Collected data:
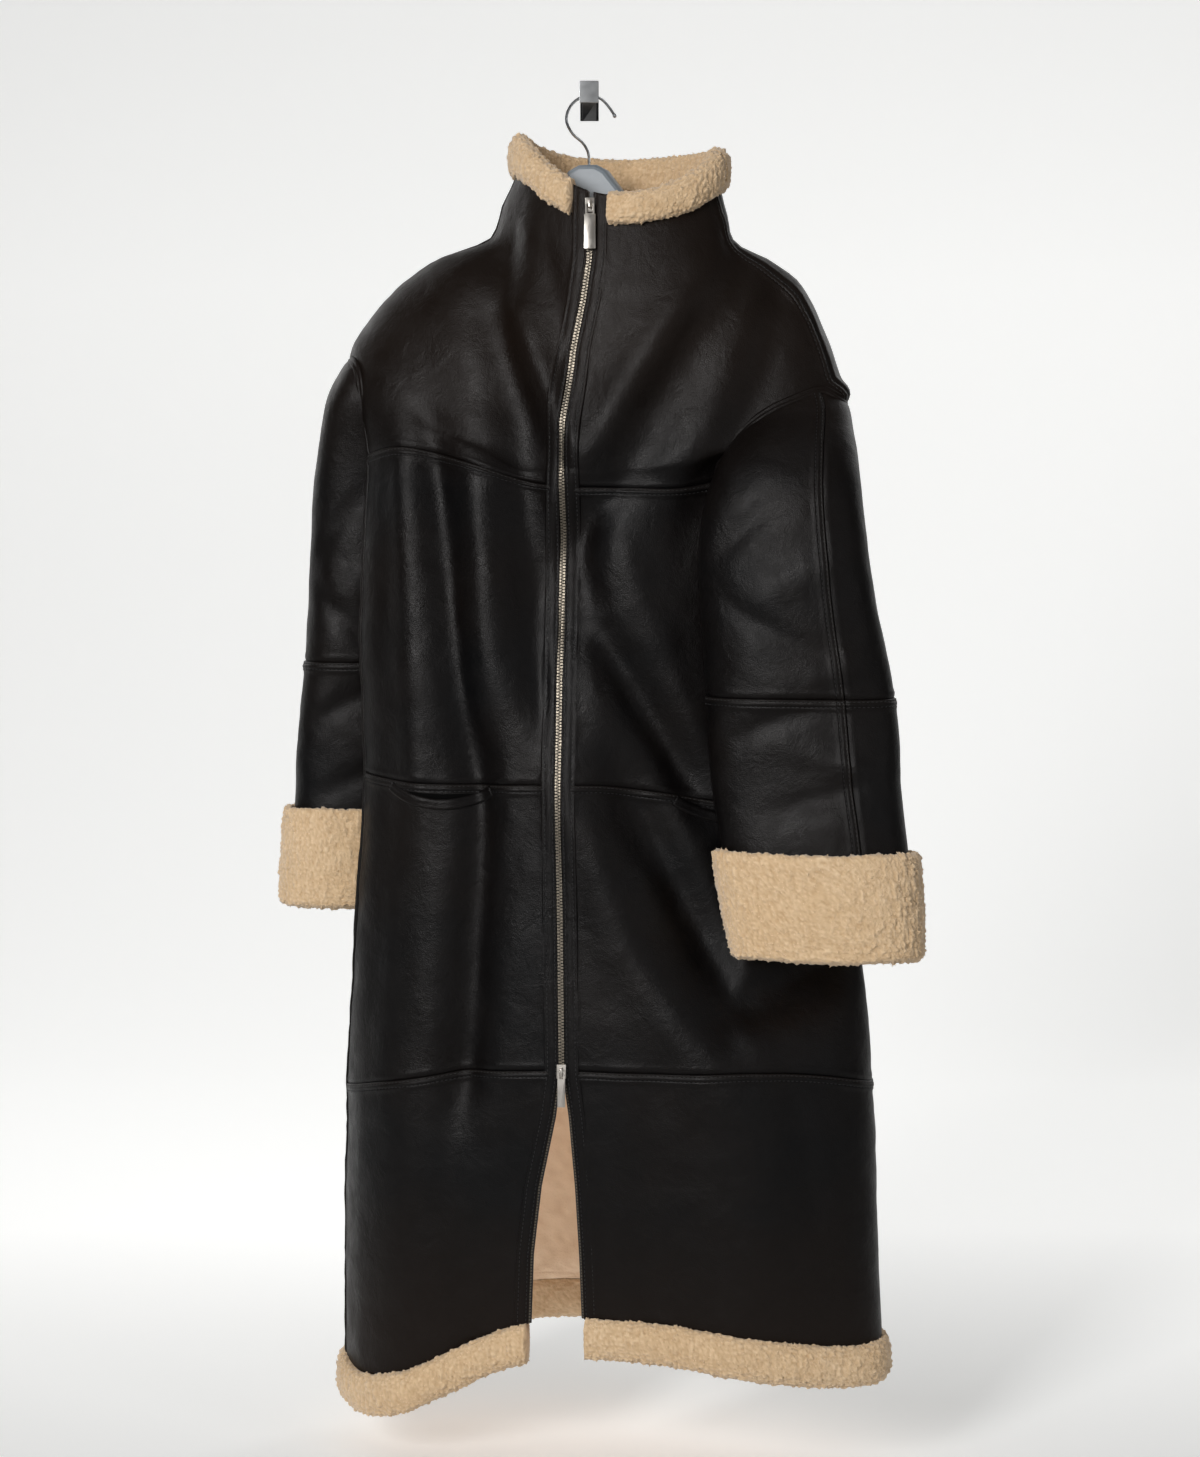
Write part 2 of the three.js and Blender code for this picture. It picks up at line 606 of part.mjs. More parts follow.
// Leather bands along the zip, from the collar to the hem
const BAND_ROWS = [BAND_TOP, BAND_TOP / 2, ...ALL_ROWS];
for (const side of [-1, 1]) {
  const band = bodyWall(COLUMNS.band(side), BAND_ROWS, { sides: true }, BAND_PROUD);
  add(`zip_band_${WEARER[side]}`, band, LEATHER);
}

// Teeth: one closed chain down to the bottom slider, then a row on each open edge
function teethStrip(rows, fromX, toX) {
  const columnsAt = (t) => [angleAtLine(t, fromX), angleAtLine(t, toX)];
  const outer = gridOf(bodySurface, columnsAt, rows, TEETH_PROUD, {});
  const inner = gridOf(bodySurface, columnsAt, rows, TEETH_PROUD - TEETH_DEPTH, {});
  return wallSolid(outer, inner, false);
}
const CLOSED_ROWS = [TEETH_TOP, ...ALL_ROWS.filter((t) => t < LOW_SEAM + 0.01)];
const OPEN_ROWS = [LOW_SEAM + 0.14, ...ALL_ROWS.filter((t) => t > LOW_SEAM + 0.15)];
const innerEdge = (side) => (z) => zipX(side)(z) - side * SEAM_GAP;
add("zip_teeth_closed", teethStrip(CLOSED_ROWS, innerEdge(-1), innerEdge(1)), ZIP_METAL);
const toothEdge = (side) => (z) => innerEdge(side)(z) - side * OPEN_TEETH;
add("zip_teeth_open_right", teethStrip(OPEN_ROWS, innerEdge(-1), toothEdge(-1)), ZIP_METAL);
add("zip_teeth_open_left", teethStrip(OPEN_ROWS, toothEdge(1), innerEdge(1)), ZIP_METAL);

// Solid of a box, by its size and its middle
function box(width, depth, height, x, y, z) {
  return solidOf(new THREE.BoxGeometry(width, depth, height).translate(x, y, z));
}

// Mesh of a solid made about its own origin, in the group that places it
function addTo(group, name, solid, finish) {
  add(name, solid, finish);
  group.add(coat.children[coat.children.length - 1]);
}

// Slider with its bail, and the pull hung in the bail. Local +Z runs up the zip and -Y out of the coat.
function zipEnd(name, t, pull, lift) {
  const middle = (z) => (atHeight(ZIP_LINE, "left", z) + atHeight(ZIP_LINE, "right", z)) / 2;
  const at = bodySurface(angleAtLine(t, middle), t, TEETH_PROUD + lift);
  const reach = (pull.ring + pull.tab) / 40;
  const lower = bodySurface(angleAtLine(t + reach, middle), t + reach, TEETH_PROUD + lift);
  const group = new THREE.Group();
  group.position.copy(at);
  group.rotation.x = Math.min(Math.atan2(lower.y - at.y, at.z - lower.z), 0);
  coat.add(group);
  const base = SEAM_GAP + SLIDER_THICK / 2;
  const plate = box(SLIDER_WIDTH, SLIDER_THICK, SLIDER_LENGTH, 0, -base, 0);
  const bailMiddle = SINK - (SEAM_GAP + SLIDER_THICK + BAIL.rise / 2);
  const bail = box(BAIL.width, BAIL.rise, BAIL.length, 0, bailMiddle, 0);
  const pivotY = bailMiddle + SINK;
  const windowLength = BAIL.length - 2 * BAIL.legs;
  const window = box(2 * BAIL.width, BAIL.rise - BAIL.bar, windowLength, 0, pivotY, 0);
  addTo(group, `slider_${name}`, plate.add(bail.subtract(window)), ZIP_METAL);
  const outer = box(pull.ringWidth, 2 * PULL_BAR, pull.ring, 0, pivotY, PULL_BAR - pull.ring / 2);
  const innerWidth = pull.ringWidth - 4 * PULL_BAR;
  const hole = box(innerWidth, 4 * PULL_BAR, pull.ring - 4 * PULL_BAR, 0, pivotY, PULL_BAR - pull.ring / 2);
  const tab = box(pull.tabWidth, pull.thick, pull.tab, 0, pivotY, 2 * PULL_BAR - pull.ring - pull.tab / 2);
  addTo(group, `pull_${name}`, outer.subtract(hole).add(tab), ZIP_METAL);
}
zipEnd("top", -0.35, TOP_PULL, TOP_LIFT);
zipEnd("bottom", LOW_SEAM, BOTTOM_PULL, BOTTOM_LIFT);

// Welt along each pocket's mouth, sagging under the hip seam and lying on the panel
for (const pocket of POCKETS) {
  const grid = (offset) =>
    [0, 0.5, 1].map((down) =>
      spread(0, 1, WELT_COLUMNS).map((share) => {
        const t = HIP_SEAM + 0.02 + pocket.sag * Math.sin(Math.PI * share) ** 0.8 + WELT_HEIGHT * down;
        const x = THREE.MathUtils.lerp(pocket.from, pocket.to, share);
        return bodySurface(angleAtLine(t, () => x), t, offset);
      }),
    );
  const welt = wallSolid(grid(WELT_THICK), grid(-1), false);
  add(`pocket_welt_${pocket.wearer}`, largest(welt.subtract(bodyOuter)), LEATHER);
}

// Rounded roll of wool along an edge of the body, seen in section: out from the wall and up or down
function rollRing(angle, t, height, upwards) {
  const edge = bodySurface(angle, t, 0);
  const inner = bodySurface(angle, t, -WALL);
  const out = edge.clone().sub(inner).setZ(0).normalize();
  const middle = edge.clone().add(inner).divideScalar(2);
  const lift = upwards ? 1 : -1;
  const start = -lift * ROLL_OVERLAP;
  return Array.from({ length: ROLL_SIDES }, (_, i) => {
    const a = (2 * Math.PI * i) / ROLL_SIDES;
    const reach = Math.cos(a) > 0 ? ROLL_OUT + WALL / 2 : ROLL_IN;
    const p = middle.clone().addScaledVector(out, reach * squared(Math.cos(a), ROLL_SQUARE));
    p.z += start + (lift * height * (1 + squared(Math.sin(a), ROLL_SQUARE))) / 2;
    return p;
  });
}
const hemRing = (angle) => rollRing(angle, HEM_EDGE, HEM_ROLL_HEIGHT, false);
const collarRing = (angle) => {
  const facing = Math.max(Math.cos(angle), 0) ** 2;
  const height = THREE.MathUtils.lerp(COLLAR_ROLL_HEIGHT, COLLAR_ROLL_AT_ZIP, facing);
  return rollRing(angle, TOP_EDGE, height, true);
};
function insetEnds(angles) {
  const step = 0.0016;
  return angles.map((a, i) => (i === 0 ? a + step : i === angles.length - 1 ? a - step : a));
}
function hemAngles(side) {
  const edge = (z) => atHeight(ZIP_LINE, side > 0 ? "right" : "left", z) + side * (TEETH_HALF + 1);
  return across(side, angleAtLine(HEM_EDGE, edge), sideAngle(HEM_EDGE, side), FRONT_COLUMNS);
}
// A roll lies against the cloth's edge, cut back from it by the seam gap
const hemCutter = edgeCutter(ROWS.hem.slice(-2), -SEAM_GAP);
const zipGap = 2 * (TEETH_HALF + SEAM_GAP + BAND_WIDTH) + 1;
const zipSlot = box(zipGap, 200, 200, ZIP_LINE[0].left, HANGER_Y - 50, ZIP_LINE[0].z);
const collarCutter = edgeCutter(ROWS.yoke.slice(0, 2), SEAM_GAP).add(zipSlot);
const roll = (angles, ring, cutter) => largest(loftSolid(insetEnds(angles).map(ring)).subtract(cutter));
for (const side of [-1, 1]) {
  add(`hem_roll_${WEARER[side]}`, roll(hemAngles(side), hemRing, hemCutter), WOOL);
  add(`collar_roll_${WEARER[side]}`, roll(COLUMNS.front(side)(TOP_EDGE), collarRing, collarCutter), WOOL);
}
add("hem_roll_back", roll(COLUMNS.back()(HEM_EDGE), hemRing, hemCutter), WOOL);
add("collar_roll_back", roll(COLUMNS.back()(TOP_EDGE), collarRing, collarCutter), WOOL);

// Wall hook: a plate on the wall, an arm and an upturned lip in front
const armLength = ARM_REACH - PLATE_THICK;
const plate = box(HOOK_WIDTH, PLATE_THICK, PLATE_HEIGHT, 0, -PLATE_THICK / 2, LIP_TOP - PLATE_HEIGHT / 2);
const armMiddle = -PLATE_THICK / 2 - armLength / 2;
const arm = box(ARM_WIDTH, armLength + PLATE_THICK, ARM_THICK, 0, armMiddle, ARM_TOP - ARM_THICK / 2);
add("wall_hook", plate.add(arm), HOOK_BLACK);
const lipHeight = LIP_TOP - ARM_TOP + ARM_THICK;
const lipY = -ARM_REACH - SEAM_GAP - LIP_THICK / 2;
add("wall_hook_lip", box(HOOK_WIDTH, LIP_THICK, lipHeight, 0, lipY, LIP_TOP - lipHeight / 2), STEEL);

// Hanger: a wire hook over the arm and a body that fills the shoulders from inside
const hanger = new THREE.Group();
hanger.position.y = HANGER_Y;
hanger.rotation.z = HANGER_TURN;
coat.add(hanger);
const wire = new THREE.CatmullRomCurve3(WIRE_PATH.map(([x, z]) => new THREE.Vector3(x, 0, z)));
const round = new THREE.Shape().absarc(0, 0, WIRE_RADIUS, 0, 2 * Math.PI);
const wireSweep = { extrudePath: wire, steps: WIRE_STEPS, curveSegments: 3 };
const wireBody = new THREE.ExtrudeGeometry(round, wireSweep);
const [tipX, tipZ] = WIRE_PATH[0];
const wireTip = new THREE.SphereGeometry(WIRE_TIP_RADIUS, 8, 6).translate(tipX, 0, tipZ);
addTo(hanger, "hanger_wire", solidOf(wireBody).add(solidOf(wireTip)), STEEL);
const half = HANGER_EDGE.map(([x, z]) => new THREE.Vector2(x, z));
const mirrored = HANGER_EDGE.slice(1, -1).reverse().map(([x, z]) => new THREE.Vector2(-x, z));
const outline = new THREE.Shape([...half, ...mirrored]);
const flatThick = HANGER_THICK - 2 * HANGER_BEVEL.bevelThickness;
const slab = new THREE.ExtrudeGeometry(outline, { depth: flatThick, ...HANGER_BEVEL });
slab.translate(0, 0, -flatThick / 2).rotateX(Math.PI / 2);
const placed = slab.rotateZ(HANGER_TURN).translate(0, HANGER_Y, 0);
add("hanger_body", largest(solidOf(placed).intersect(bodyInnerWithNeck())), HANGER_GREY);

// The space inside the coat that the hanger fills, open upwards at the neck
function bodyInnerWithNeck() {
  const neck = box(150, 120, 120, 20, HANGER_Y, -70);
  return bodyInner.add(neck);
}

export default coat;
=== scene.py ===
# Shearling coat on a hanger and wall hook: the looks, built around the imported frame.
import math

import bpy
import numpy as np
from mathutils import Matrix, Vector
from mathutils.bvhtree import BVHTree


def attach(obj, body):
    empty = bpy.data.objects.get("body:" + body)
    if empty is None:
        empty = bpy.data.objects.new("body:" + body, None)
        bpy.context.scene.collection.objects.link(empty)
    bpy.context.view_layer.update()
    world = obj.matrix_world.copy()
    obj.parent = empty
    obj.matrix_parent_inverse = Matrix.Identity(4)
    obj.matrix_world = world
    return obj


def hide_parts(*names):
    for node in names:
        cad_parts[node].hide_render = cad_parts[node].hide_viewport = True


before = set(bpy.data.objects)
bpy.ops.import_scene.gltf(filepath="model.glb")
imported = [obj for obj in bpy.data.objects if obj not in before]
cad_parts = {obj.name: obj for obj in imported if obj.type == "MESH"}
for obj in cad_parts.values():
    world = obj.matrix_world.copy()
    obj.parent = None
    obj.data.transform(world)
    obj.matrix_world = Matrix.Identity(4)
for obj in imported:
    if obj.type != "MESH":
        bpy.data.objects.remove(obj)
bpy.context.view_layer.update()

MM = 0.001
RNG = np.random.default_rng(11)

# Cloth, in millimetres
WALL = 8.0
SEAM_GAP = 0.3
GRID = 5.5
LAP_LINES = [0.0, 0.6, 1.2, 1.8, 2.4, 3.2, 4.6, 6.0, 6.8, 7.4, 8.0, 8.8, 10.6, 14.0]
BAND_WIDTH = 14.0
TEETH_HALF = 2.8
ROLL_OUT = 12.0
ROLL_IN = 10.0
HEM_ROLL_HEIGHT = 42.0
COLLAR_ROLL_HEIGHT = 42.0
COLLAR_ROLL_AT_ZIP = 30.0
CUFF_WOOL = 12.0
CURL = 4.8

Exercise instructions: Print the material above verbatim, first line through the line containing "toothEdge(1), innerEdge(1)), ZIP_METAL);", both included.

Worked answer:
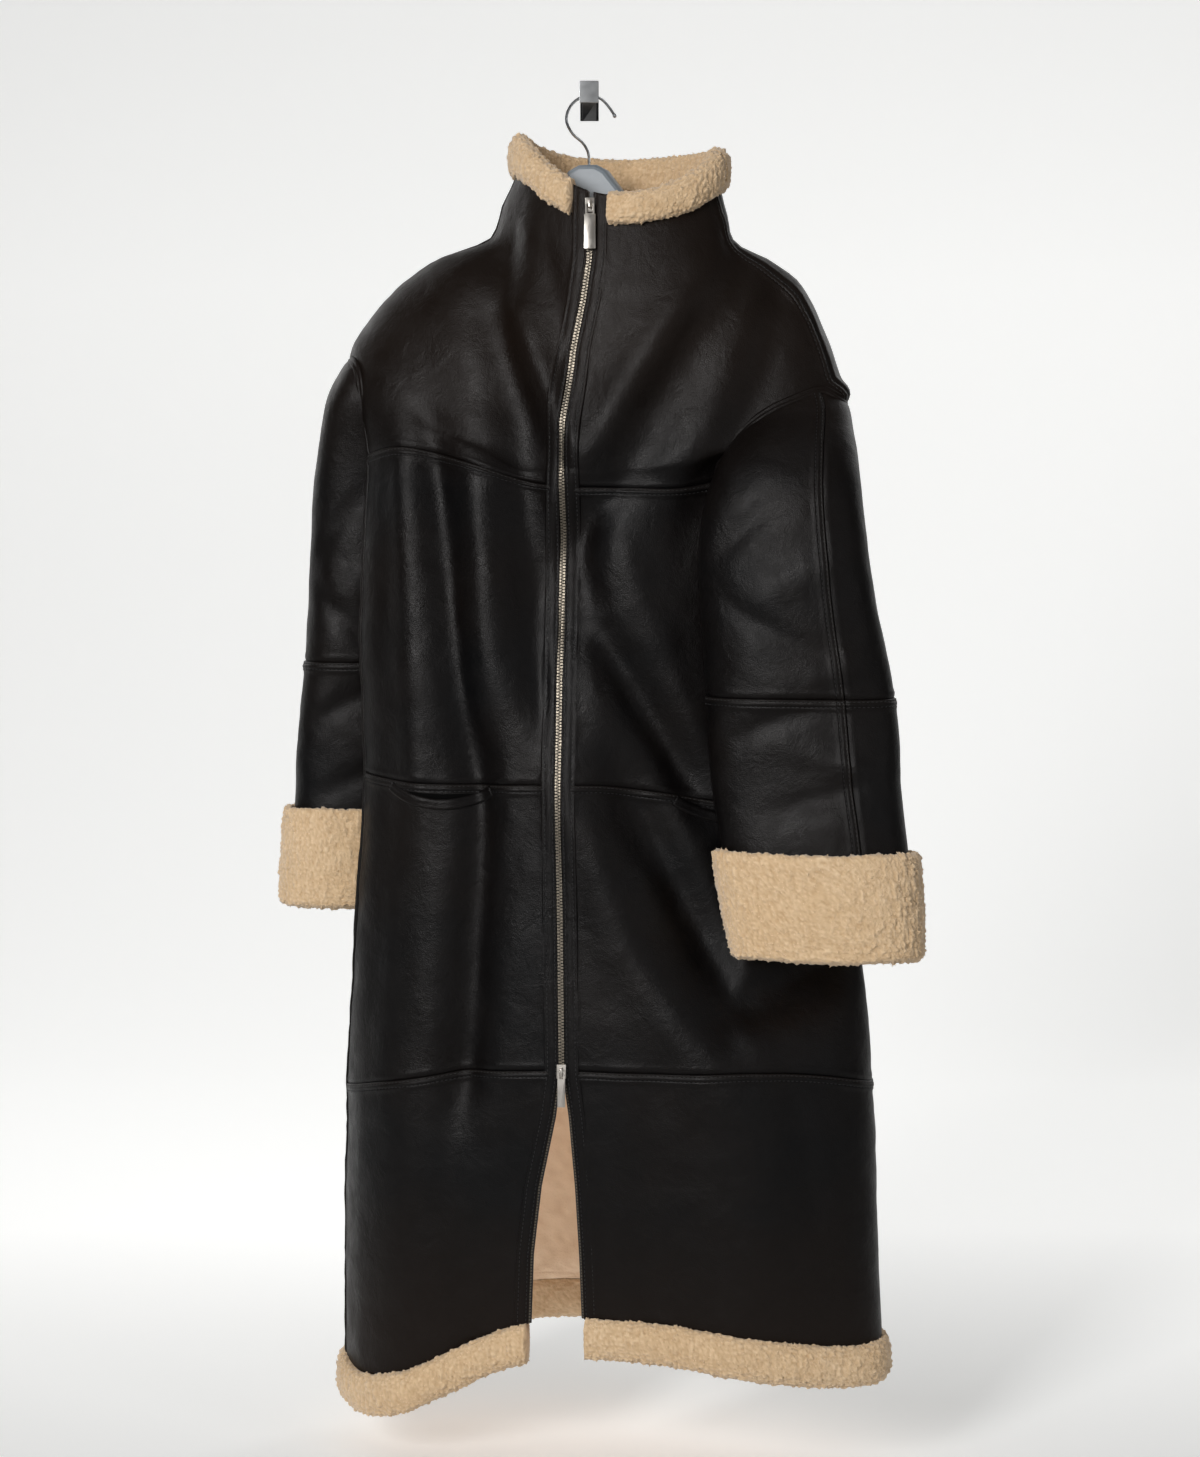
Write part 2 of the three.js and Blender code for this picture. It picks up at line 606 of part.mjs. More parts follow.
// Leather bands along the zip, from the collar to the hem
const BAND_ROWS = [BAND_TOP, BAND_TOP / 2, ...ALL_ROWS];
for (const side of [-1, 1]) {
  const band = bodyWall(COLUMNS.band(side), BAND_ROWS, { sides: true }, BAND_PROUD);
  add(`zip_band_${WEARER[side]}`, band, LEATHER);
}

// Teeth: one closed chain down to the bottom slider, then a row on each open edge
function teethStrip(rows, fromX, toX) {
  const columnsAt = (t) => [angleAtLine(t, fromX), angleAtLine(t, toX)];
  const outer = gridOf(bodySurface, columnsAt, rows, TEETH_PROUD, {});
  const inner = gridOf(bodySurface, columnsAt, rows, TEETH_PROUD - TEETH_DEPTH, {});
  return wallSolid(outer, inner, false);
}
const CLOSED_ROWS = [TEETH_TOP, ...ALL_ROWS.filter((t) => t < LOW_SEAM + 0.01)];
const OPEN_ROWS = [LOW_SEAM + 0.14, ...ALL_ROWS.filter((t) => t > LOW_SEAM + 0.15)];
const innerEdge = (side) => (z) => zipX(side)(z) - side * SEAM_GAP;
add("zip_teeth_closed", teethStrip(CLOSED_ROWS, innerEdge(-1), innerEdge(1)), ZIP_METAL);
const toothEdge = (side) => (z) => innerEdge(side)(z) - side * OPEN_TEETH;
add("zip_teeth_open_right", teethStrip(OPEN_ROWS, innerEdge(-1), toothEdge(-1)), ZIP_METAL);
add("zip_teeth_open_left", teethStrip(OPEN_ROWS, toothEdge(1), innerEdge(1)), ZIP_METAL);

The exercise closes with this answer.